I must have a different emotional relationship with my team than lots of fans, different expectations. For instance, I don't really relate to the editorial staff of the NY Post, which joins the chorus with this over-the-top analysis:

"He has disgraced the Yankee pinstripes and made a mockery of everything that is wonderful and good and pure about the game of baseball.

So now it's up to George Steinbrenner. Say what you will about the man, he has only ever put one thing above winning: class. And now Major League Baseball and the fans - indeed, the nation - need to know what class really means."

Everybody point and laugh at the people who just said that Steinbrenner puts "class" above "winning."

"As you ponder your decision George, think of Lou Gehrig, think of Thurman Munson, think of Derek Jeter. What would decent men like that have you do."

Just don't think of Luis Polonia, Dale Berra, Mickey Mantle, Billy Martin, Babe Ruth, Whitey Ford, Wade Boggs, Steve Howe, Darryl Strawberry, Gary Sheffield, Ruben Rivera, Raul Mondesi, and those guys in the '70s who swapped their wives. Alcoholics, drug abusers, wife beaters, racists, cheaters, steroid users, adulterers. Some are good ballplayers, some not so good.

Frankly, I'm not really sure what Thurman Munson would have done. He might turn his head away and say nothing if Giambi can hit fitty dingers and three in a World Series game. While it's not the same thing because Reggie was never accused of breaking the law (that I can remember), Thurm seemed to get along a lot better with the hotdog loudmouth after they won a couple of Championship rings together.

In my estimation, Dave Winfield was more humble and classy than Reggie Jackson. Odd that Winfield isn't similarly revered by the NY Post and Yankee fans in general. Since we put class above winning and whatnot.

Personally, I don't see the big deal. Athletes are humans, the Yankees are bound to be a 25-person cross-section of society, both good and bad.

Maybe that's why folks are outraged. They really think the Yankees are "wonderful and pure and good." Sorry to break the news, but they're not, and they never were. They have just won a lot of baseball Championships over the years. You may take pride and glee in that fact, but winning doesn't make one virtuous.


Thursday, December 02, 2004

Unit a Yankee.

This is one instance where I am not singling out the Daily News. Everbody is reporting that the hunt for Unit is dead.

Yeah, right.

I've heard that one before.

Now they're "focusing their attention" elsewhere. Because it's too difficult to focus on Randy Johnson and Al Leiter at the same time.

It's amusing to me because last July, everybody insisted that Unit was coming to the Yankees, and everybody was wrong.

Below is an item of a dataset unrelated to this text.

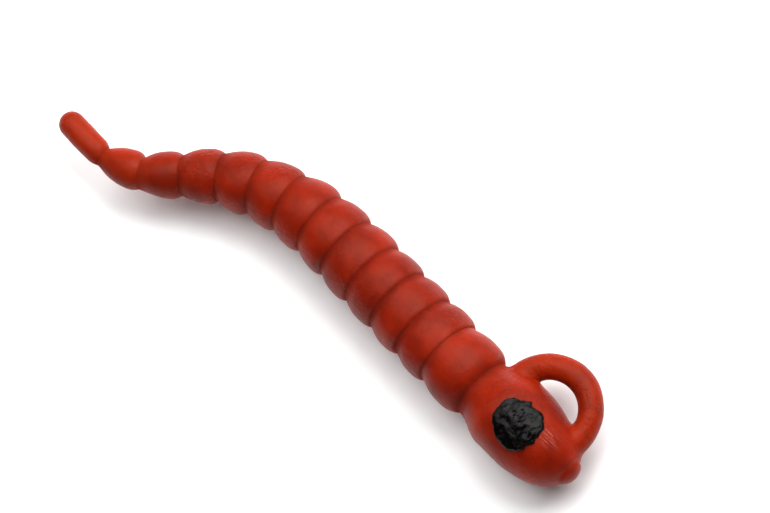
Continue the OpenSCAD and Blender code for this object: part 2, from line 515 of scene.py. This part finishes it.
def eye_paint(colours):
    """Thick brushed-on enamel, dried and flaking: near black and glossy, with dull worn places."""
    material, tree = new_material("flaking_enamel")
    place = add_node(tree, "ShaderNodeTexCoord").outputs["Object"]

    # worn places 0.7 mm across, and flakes half a millimetre across
    worn = add_node(tree, "ShaderNodeTexNoise", links={
        "Vector": place, "Scale": 1 / (0.7 * MM), "Detail": 6.0, "Roughness": 0.65, "Distortion": 0.6})
    flakes = add_node(tree, "ShaderNodeTexNoise", links={
        "Vector": place, "Scale": 1 / (0.5 * MM), "Detail": 4.0, "Roughness": 0.55, "Distortion": 0.8})
    colour = add_node(tree, "ShaderNodeValToRGB", links={"Fac": worn.outputs["Fac"]}, stops=[
        (0.54, colours.paint), (0.64, linear("#140d0e")), (0.76, colours.worn)]).outputs["Color"]
    rough = add_node(tree, "ShaderNodeMapRange", links={
        "Value": worn.outputs["Fac"], "From Min": 0.52, "From Max": 0.7,
        "To Min": 0.12, "To Max": 0.5}).outputs["Result"]
    bump = add_node(tree, "ShaderNodeBump", links={
        "Strength": 0.7, "Distance": 0.12 * MM, "Height": flakes.outputs["Fac"]}).outputs["Normal"]
    shader = add_node(tree, "ShaderNodeBsdfPrincipled", links={
        "Base Color": colour, "Roughness": rough, "Normal": bump, "IOR": 1.5, "Specular IOR Level": 0.08})
    add_node(tree, "ShaderNodeOutputMaterial", links={"Surface": shader.outputs["BSDF"]})
    return material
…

Leaking to the press is just a negotiating tactic. I don't know that the Yankees are getting Unit for sure. I wouldn't bet my life on it. But the more the Yankees feign outrage, the more they feign disinterest, the more reports I see that the talks are dead -- the more certain I am that the press conference is scheduled for Sunday afternoon.


Get your #25 jerseys for 75% off.

A few years ago, a friend of mine got married in Seattle. My first stop out of the airport -- even before I got to my hotel room -- was a tour of Safeco Field. Naturally, this tour included a visit to the gift shop (in fact, the tour begins and ends in the gift shop, nudge nudge, wink wink).

The Mariners had traded David Bell to the Giants earlier in the year. The Ichiro stuff was hot. The David Bell stuff was on the discount rack. Just cracked me up, for some reason. The vexing problem for the sales guy as he tries to unload the merch of a not-so-popular player who's no longer even on the team.

The first thing I thought of when I read that Giambi had admitted to steroid use? The David Bell Discount Rack.